4/10
A period piece that is not your typical feel good musical.
21 August 2018
Warning: Spoilers
Entertainers stranded in Europe after the end of the war are trying to get home, and this voyage focuses on a group of teen performers (lead by the very peppy Marcy McGuire) and the rather aggressive reporter (Jack Haley) accompanying them as sort of a chaperone and obviously attempting to get a story. He squabbles with sophisticated singer Anne Jeffreys which obviously becomes romance (unbelievably) and gets into trouble with the law when they arrive in New York because of a misunderstanding from a telegram that puts praise on him for getting these kids home over the government. Had this film dealt more with the red tape of the chaos in returning Americans to the states over the not so believable romance of Haley and Jeffreys, it might have had a better flow to it and more of a purpose. Haley's character is presented as a buffoon, and rather an obnoxious one. Jeffreys is lovely of course, but there is no way I could see her character falling in love with Haley.

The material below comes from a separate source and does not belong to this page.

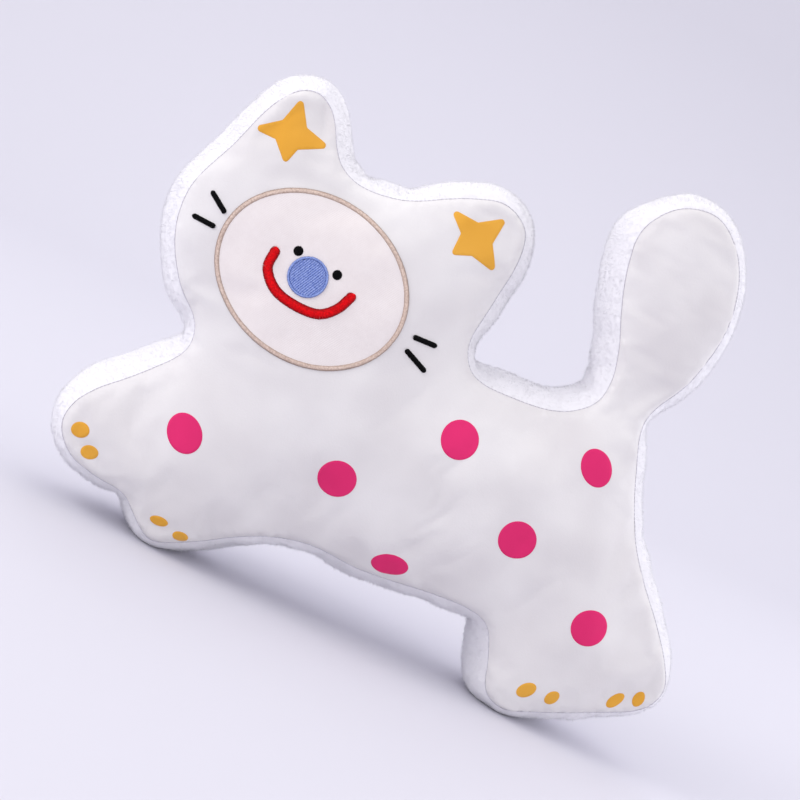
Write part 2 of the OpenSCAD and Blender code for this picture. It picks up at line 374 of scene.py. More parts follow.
def band_faces(run):
    """The band's squares along a run of seam points."""
    return [(j * COUNT + b, j * COUNT + a, (j + 1) * COUNT + a, (j + 1) * COUNT + b)
            for j in range(ROWS) for a, b in zip(run[:-1], run[1:])]


whole_run = np.arange(COUNT + 1) % COUNT
front_faces = panel_skin_faces(0, FRONT_START, False)
back_faces = panel_skin_faces(BACK_SEAM, BACK_START, True)
skin_faces = front_faces + back_faces + band_faces(whole_run)


def mesh_object(name, points, faces):
    """A smooth-shaded mesh object in the scene."""
    mesh = bpy.data.meshes.new(name)
    mesh.from_pydata([tuple(p) for p in points], [], [tuple(int(v) for v in f) for f in faces])
    mesh.update()
    mesh.shade_smooth()
    made = bpy.data.objects.new(name, mesh)
    bpy.context.scene.collection.objects.link(made)
    return made


def points_of(mesh, kind="co"):
    """A mesh's vertex places, or another vector that each vertex has, as an array."""
    values = np.zeros(len(mesh.vertices) * 3)
    mesh.vertices.foreach_get(kind, values)
    return values.reshape(-1, 3)


def normals_of(mesh):
    """A mesh's vertex normals as an array."""
    return points_of(mesh, "normal")


def set_points(thing, places):
    """Moves a mesh's vertices to new places."""
    thing.data.vertices.foreach_set("co", np.asarray(places, float).ravel())
    thing.data.update()


cushion = mesh_object("cushion_skin", skin, skin_faces)
print("skin of", len(skin), "points and", len(skin_faces), "faces")

# %% [markdown]
# Filling the skin is a cloth simulation. The two seams are pinned, because a seam of four
# layers hardly stretches. The cloth is cut a little larger than the skin and air pressure
# stands for the fibre, so the fabric rounds out between the seams and gathers along them in
# the soft puckers that a stuffed toy has. Gravity is off: the fibre carries the cloth.

# %% Stuffing by cloth simulation
PRESSURE = 4.0
LOOSE_FIT = -0.012       # shrinkage; below zero, the cloth is this share too large
FRAMES = 16
MOST_MOVE = 9 * MM       # no point may end further than this from where it was


def stuff(thing, pinned):
    """Inflates a closed mesh with its pinned points held, and returns the new places."""
    group = thing.vertex_groups.new(name="seam")
    group.add([int(i) for i in pinned], 1.0, "REPLACE")
    cloth = thing.modifiers.new("stuffing", "CLOTH")
    cloth.settings.vertex_group_mass = group.name
    cloth.settings.quality = 4
    cloth.settings.mass = 0.3
    cloth.settings.air_damping = 5
    cloth.settings.tension_stiffness = 20
    cloth.settings.compression_stiffness = 20
    cloth.settings.shear_stiffness = 8
    cloth.settings.bending_stiffness = 1.5
    cloth.settings.tension_damping = 15
    cloth.settings.compression_damping = 15
    cloth.settings.use_pressure = True
    cloth.settings.uniform_pressure_force = PRESSURE
    cloth.settings.shrink_min = LOOSE_FIT
    cloth.settings.effector_weights.gravity = 0
    cloth.collision_settings.use_collision = False
    cloth.point_cache.frame_start = 1
    cloth.point_cache.frame_end = FRAMES
    scene = bpy.context.scene
    for moment in range(1, FRAMES + 1):
        scene.frame_set(moment)
        bpy.context.view_layer.update()
    evaluated = thing.evaluated_get(bpy.context.evaluated_depsgraph_get())
    places = points_of(evaluated.data)
    thing.modifiers.remove(cloth)
    scene.frame_set(1)
    return places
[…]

McGuire gets a few good musical numbers but at times is photographed rather oddly. Unlike fellow teen star of the early 40's, Judy Garland, she never found the right partner on screen for her huge talents, and thus lasted as long as looking as if she was in her teen years were believable. While many war musicals still hold up because of the great American songbook that accompanied it, this is ultimately a reminder of a time that most of us today can't understand because we've never gone through displacement or had to deal with a war that affected an entire world getting back to normal because of the millions of people transported to other places and not enough planes, trains, boats or automobiles to get them back to where they came from.